*** Available data

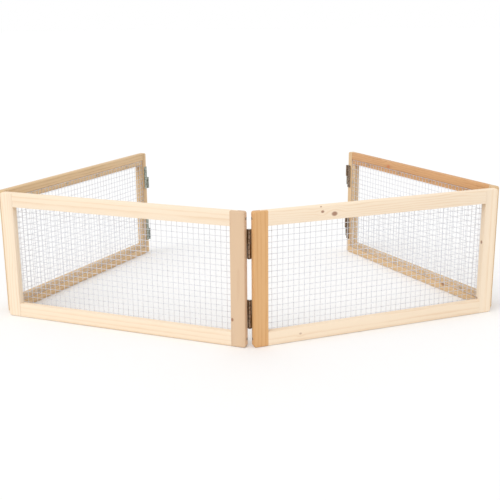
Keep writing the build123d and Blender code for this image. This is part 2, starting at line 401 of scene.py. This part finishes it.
class Bench:
    """Mesh work with Blender's own modelling operators, in millimetres of the panel's frame."""

    @staticmethod
    def only(thing: Any) -> Any:
        """Deselect all and make one object the active one."""
        if bpy.context.object and bpy.context.object.mode != "OBJECT":
            bpy.ops.object.mode_set(mode="OBJECT")
        bpy.ops.object.select_all(action="DESELECT")
        thing.select_set(True)
        bpy.context.view_layer.objects.active = thing
        return thing

    @staticmethod
    def block(low: Sequence[float], high: Sequence[float]) -> Any:
        """Return a box between two corners."""
        middle = [(a + b) / 2 for a, b in zip(low, high)]
        bpy.ops.mesh.primitive_cube_add(size=1, location=middle)
        made = bpy.context.object
        made.scale = [b - a for a, b in zip(low, high)]
        bpy.ops.object.transform_apply(location=True, rotation=True, scale=True)
        return made

    @staticmethod
    def rod(
        start: Vector, end: Vector, radius: float, tip: float | None = None, sides: int = 24
    ) -> Any:
        """Return a round bar or cone between two points."""
        way = end - start
        bpy.ops.mesh.primitive_cone_add(
            vertices=sides,
            radius1=radius,
            radius2=radius if tip is None else tip,
            depth=way.length,
            location=(start + end) / 2,
            rotation=way.to_track_quat("Z", "Y").to_euler(),
        )
        bpy.ops.object.transform_apply(location=True, rotation=True, scale=True)
        return bpy.context.object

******

■ **What is expected**
Using the listing above, gather each line that holds the string "Blender" and copy it.

■ **Solution**
Keep writing the build123d and Blender code for this image. This is part 2, starting at line 401 of scene.py. This part finishes it.
    """Mesh work with Blender's own modelling operators, in millimetres of the panel's frame."""